Government should therefore put an immediate moratorium on all new energy build programmes including renewables. Decisions on wind farms cannot be taken on a one-on-one basis. Their use must be considered a long-term major change of technology for the country. The recent Western Cape High Court ruling was clear, “any large-scale procurement process undertaken by the state or its agencies must comply with Section 217 of The Constitution.” Wind farms form part of such a ruling. A build programme over twenty years is a large-scale procurement programme which to date has not been subject to the public and parliamentary scrutiny required in terms of this judgement. The planned build programme will cover over 10 000 km2 of land with wind farms which would radically affect more than 100 000 km2 of South African environment and landscape.

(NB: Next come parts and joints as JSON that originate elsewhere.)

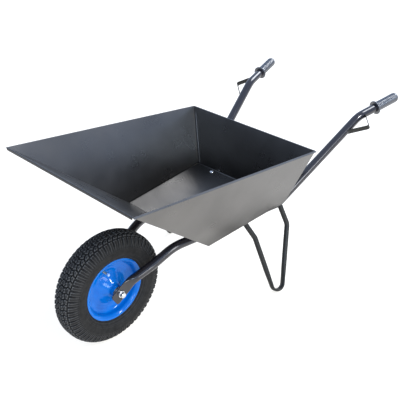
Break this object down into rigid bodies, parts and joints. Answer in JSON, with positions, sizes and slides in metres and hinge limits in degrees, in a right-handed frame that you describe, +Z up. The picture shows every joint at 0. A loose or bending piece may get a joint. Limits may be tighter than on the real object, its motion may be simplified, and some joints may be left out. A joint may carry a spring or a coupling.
{
  "type": "wheelbarrow",
  "caption": "Builder's wheelbarrow: flared sheet-steel tray on bent tube handles with V legs, knuckle guards, ribbed grips and a pneumatic wheel that spins.",
  "frame": {"origin": "on the ground, under the middle of the barrow's overall box", "axes": "+X from the wheel towards the grips, +Y to the right of a person at the grips, +Z up"},
  "size_m": [1.4202, 0.6492, 0.6561],
  "materials": {
    "tray_paint": "satin dark graphite paint",
    "frame_paint": "gloss blue-black paint",
    "leg_paint": "satin black paint",
    "rim_paint": "gloss blue paint",
    "tyre_rubber": "matte black rubber",
    "grip_plastic": "satin black ribbed plastic",
    "zinc": "bright zinc plate",
    "bearing_steel": "ground steel",
    "valve_brass": "dull brass",
    "valve_cap": "pale blue plastic"
  },
  "bodies": {
    "frame": {"tray_pan": "tray_paint", "tray_side_left": "tray_paint", "tray_side_right": "tray_paint", "tray_bolt_left": "zinc", "tray_bolt_right": "zinc", "tray_washer_left": "zinc", "tray_washer_right": "zinc", "tray_nut_left": "zinc", "tray_nut_right": "zinc", "cross_bar_front": "frame_paint", "cross_bar_rear": "frame_paint", "handle_tube_left": "frame_paint", "handle_tube_right": "frame_paint", "knuckle_guard_left": "frame_paint", "knuckle_guard_right": "frame_paint", "grip_left": "grip_plastic", "grip_right": "grip_plastic", "leg_left": "leg_paint", "leg_right": "leg_paint", "axle_bolt": "zinc", "axle_nut": "zinc", "axle_washer_left": "zinc", "axle_washer_right": "zinc", "axle_spacer_left": "zinc", "axle_spacer_right": "zinc", "axle_sleeve": "zinc", "bearing_inner_race_left": "bearing_steel", "bearing_inner_race_right": "bearing_steel"},
    "wheel": {"tyre": "tyre_rubber", "rim_left": "rim_paint", "rim_right": "rim_paint", "hub_tube": "rim_paint", "bearing_outer_race_left": "bearing_steel", "bearing_outer_race_right": "bearing_steel", "valve_stem": "valve_brass", "valve_cap": "valve_cap"}
  },
  "joints": [
    {"name": "wheel_spin", "type": "hinge", "parent": "frame", "child": "wheel", "pos_m": [-0.51013, 0, 0.2], "axis": [0, 1, 0], "continuous": true}
  ]
}
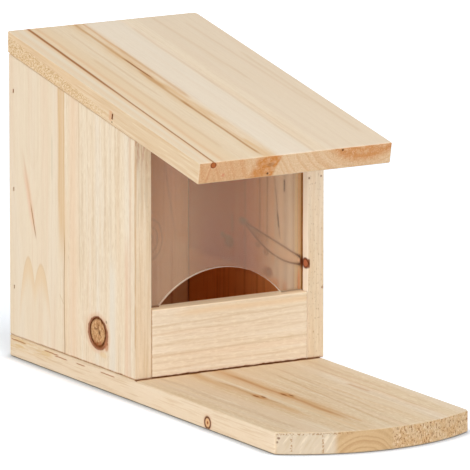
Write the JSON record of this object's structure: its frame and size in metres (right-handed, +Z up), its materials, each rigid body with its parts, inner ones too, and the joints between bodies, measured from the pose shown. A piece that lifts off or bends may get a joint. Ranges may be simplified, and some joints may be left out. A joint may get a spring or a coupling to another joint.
{
  "type": "squirrel feeder box",
  "caption": "Wooden squirrel feeder box with a clear arched window pane, a long landing board and a sloping lid that lifts on butt hinges at the back",
  "frame": {"origin": "on the underside of the landing board, at the centre of the whole object's plan", "axes": "+X to the right as seen from the front, +Y to the back wall, +Z up"},
  "size_m": [0.121, 0.3144, 0.1841],
  "materials": {
    "wall_wood": "planed untreated softwood, grain upright",
    "lid_wood": "planed untreated softwood, grain along the slope",
    "base_wood": "planed untreated softwood, grain lengthwise",
    "sill_wood": "planed untreated softwood, grain across",
    "clear_acrylic": "clear, polished faces and laser-cut edge",
    "hinge_steel": "stamped steel, zinc plated",
    "screw_steel": "zinc plated",
    "brad_steel": "bright wire"
  },
  "bodies": {
    "box": {"base_board": "base_wood", "left_side_wall": "wall_wood", "right_side_wall": "wall_wood", "back_wall": "wall_wood", "front_sill": "sill_wood", "window_pane": "clear_acrylic", "left_wall_brads": "brad_steel", "right_wall_brads": "brad_steel", "base_brads": "brad_steel", "left_hinge_pin": "hinge_steel", "left_hinge_wall_leaf": "hinge_steel", "left_hinge_wall_screws": "screw_steel", "right_hinge_pin": "hinge_steel", "right_hinge_wall_leaf": "hinge_steel", "right_hinge_wall_screws": "screw_steel"},
    "lid": {"roof_lid": "lid_wood", "left_hinge_lid_leaf": "hinge_steel", "left_hinge_lid_screws": "screw_steel", "right_hinge_lid_leaf": "hinge_steel", "right_hinge_lid_screws": "screw_steel"}
  },
  "joints": [
    {"name": "lid_hinge", "type": "hinge", "parent": "box", "child": "lid", "pos_m": [0, 0.15529, 0.17179], "axis": [-1, 0, 0], "range_deg": [0, 180]}
  ]
}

At last, environmental groups are becoming aware of the looming environmental catastrophe wind farms pose. An example has been the recent “Objection to the “strategic environmental assessment (SEA) for the wind and solar photovoltaic energy in south Africa” (2015)”. The objection was inclusive of the SEA process itself plus all the identified renewable energy development zones (REDZ), and the basic assessment procedure to be followed for environmental authorisation of wind and solar photovoltaic energy developments within such REDZs. Nine game reserves and nature reserves and other environmentalists were party to this submission. Birdlife South Africa, Vulpro and other environmental groups have also objected to ill-considered wind farm developments and their effects on birdlife. These objections have, until recently, generally been on specific wind farm developments. If the numbers were aggregated over the full envisaged area affected of over 100 000 km2 or more and multiplied by the years of operation then the number of irreplaceable bird species and other lifeforms to be lost could become devastatingly significant. Rough estimates indicate an aggregate of over half-a-million bird fatalities per year or over ten-million over the twenty-year life of these wind farms. Many could face extinction, which, apart from having obvious important ecological impacts, could also threaten the tourist industries amongst others.
A closer look is required by environmental and economic experts and by the public of all the technologies available. Such scrutiny is required before any decision is made and, thankfully, the judgement reinforces this process. The final decision on the optimal energy mix can only be made by experts and decision-makers based on efficiency, effectiveness, environmental and long-term socioeconomic impacts. It is certain that such studies would reveal the fundamental weakness of the current IRP and recommendations that are being made by the Council for Scientific and Industrial Research.